Rapid escalation improves the odds when you’re figuring out how to recover stolen cryptocurrency.
Pro tip: don’t communicate with the attacker. Ransom “recovery” offers usually deepen losses.
Will I get my money back?
It depends, and speed, documentation, and cooperation are everything. The likelihood that you can recover stolen crypto rises dramatically when you act within hours, because exchanges and off‑ramps may still flag and freeze inflows before they disappear into mixers, privacy chains, or cross‑chain bridges.
Cases are strongest when on‑chain tracing shows funds touching KYC and AML venues. With a clear evidence bundle (transaction graph, case summary, police report), compliance teams are more willing to preserve balances while investigators obtain legal orders.

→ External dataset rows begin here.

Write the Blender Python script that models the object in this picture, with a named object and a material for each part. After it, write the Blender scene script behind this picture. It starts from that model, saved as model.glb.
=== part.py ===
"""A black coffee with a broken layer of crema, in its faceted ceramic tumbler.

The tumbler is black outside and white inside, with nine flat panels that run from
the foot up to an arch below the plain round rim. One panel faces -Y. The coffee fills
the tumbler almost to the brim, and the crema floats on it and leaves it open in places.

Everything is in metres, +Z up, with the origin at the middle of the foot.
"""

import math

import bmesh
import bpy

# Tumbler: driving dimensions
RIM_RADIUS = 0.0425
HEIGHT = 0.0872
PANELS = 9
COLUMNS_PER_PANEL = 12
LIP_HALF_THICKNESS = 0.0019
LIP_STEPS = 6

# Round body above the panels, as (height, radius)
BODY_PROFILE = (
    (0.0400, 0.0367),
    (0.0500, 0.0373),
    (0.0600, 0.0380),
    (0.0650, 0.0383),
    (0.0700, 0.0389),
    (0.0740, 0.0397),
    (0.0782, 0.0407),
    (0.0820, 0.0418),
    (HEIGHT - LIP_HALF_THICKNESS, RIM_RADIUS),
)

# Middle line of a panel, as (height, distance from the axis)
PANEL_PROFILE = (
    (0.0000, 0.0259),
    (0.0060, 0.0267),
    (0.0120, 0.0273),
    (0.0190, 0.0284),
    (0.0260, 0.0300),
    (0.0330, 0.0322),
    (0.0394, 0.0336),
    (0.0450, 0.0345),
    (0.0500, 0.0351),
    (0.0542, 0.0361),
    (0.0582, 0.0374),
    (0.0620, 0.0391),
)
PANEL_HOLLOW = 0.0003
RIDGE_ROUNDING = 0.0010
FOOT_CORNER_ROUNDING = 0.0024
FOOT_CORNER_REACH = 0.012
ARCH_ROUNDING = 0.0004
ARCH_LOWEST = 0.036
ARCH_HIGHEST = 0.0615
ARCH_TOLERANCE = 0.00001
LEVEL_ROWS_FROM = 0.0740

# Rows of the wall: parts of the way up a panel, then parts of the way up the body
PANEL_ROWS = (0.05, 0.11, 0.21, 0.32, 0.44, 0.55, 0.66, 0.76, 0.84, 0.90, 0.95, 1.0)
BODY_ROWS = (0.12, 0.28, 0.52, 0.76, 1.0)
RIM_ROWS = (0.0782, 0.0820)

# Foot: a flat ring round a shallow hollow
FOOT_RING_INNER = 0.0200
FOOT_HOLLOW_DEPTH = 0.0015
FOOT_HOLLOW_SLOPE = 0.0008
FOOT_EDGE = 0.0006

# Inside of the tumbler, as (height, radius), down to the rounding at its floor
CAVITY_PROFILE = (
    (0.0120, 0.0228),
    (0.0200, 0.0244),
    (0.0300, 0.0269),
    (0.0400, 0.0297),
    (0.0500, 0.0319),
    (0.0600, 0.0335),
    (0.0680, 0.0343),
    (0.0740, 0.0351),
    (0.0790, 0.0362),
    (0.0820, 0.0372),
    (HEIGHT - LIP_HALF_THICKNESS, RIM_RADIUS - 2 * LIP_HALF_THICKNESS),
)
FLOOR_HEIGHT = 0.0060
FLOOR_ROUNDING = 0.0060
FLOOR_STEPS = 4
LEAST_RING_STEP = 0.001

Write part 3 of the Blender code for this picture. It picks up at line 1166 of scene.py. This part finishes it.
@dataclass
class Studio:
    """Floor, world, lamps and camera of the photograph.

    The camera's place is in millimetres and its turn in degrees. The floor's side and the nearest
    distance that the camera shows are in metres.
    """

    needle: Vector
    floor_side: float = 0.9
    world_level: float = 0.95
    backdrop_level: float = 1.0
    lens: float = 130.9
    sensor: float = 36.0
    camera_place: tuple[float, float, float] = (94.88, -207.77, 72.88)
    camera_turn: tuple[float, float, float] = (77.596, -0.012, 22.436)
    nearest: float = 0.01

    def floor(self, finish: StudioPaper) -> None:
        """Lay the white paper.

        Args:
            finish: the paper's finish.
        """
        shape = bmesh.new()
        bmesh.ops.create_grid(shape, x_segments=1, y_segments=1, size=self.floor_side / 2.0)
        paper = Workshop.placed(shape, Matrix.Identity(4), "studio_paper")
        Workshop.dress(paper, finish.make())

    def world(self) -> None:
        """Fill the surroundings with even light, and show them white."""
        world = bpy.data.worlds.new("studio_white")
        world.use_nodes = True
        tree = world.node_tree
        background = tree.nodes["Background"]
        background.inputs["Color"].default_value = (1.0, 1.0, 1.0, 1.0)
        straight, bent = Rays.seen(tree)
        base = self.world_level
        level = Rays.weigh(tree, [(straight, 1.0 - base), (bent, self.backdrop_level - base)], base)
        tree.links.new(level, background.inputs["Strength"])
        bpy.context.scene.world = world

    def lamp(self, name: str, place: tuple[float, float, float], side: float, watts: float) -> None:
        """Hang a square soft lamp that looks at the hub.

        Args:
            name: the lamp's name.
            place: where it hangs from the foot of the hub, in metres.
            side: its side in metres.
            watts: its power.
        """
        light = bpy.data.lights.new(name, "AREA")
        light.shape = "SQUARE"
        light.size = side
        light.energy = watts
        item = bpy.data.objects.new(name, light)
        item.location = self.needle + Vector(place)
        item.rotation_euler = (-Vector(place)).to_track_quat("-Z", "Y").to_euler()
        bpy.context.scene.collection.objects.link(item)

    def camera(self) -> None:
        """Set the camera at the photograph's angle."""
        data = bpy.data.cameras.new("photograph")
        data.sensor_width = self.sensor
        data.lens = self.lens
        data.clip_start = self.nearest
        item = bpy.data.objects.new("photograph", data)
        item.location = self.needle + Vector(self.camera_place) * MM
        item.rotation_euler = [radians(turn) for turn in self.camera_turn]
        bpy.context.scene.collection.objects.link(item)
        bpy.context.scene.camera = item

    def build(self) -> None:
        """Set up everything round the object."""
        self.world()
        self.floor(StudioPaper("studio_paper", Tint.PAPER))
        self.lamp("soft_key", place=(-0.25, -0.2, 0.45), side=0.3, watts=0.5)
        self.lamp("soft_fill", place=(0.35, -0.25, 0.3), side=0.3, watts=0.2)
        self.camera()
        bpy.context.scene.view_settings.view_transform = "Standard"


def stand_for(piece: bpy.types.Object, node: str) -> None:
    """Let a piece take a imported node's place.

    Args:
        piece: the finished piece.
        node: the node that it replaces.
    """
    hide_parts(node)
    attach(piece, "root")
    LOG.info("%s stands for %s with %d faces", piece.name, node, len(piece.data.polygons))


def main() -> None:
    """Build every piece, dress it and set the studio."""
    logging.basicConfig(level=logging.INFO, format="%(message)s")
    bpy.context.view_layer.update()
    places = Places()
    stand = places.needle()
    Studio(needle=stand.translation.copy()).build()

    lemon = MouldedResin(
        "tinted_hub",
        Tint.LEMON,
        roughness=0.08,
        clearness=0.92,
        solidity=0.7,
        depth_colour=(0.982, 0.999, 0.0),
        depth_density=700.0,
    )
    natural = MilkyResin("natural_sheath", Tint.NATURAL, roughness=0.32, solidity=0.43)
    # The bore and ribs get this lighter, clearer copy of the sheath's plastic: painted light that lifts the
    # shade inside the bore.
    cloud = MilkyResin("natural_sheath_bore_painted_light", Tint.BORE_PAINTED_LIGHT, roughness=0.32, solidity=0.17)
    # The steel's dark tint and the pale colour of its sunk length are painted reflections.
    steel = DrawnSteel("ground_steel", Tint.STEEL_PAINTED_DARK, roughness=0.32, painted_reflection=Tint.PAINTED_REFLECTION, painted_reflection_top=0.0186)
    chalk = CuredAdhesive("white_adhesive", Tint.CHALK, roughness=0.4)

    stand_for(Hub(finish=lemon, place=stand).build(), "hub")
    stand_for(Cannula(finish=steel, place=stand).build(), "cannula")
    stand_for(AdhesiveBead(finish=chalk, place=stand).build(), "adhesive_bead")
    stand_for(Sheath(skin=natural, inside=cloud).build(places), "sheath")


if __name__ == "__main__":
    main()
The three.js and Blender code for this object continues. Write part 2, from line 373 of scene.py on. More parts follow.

Jurisdiction matters too: some courts issue freezing or disclosure orders quickly, while others move slowly and force you to lean on civil remedies in parallel with police reports. Asset design also plays a role: certain stablecoins or wrapped assets can sometimes be frozen by issuers, whereas UTXO‑based coins typically rely entirely on tracing and exchange cooperation.
Finally, the root cause influences outcomes: where device malware or shared seed phrases are involved, platforms often point to user negligence and deny reimbursement.
Expectation‑setting is critical: full restitution is uncommon, but partial recovery does happen, especially when funds pass through centralized, KYC-verified platforms. Even if money isn’t returned immediately, thorough documentation improves your chances should the same infrastructure be reused later.
Approaches to dealing with stolen crypto
Recoveries begin with a story the evidence can tell. Investigators start by following the money on‑chain, tracing transactions from your compromised address through services, hops, and bridges until they touch places where human identities exist. This map isn’t guesswork; it relies on heuristics such as co‑spending, peel chains, and change outputs, plus entity labeling and cross‑chain correlation.
The goal is to identify potential cash‑out points (typically KYC exchanges or custodians) and assemble a narrative that compliance teams and courts can act on. For those wondering how to retrieve stolen Bitcoin, the process is similar across chains: every transaction is a breadcrumb, and enough breadcrumbs can lead to a wallet that interfaces with a regulated venue.
Parallel to tracing, you build a persuasive evidence file. That file should clearly lay out the incident timeline, the victim and attacker addresses, transaction hashes, links to block explorers, screenshots of phishing messages or spoofed websites, and any exchange notices you’ve received. Strong documentation shortens review times and raises the odds of rapid freezes when funds finally touch a KYC endpoint. With that packet in hand, victims or their counsel submit preservation requests to the platforms identified by the tracing. In many jurisdictions, civil tools (such as freezing or disclosure orders and injunctions against unknown persons) can be sought in parallel with police reports, giving exchanges the legal comfort to hold suspect balances while identity information is preserved for investigators.
How to avoid theft in the future
Prevention is the only dependable path when you’re searching for how to get stolen crypto back after a breach. Treat your long‑term holdings as savings that should rarely, if ever, be exposed to the internet. Non‑custodial hardware wallets are ideal for this role: they generate fresh seed phrases offline and sign transactions in a sealed environment, putting distance between your private keys and everyday malware risks. For convenience, maintain a separate “hot” wallet with small, spendable balances; the rest should live in cold storage isolated from your browsing device.
Key hygiene matters as much as device choice. Seed phrases belong on durable, non‑digital media (preferably metal backups stored in separate locations) and should never be typed into a website, photographed, or synced to cloud notes. For larger treasuries, multisignature schemes spread trust across multiple keys and locations, turning single‑point failures into non‑events.
Day to day, reduce exposure by using a dedicated browser profile for crypto activity, keeping firmware and extensions updated, and protecting exchange and email logins with a hardware security key rather than SMS codes.
Finally, make a habit of reviewing token approvals and dApp connections so dormant permissions can’t be abused later. These habits dramatically lower the odds you’ll ever have to ask how to recover stolen bitcoins again.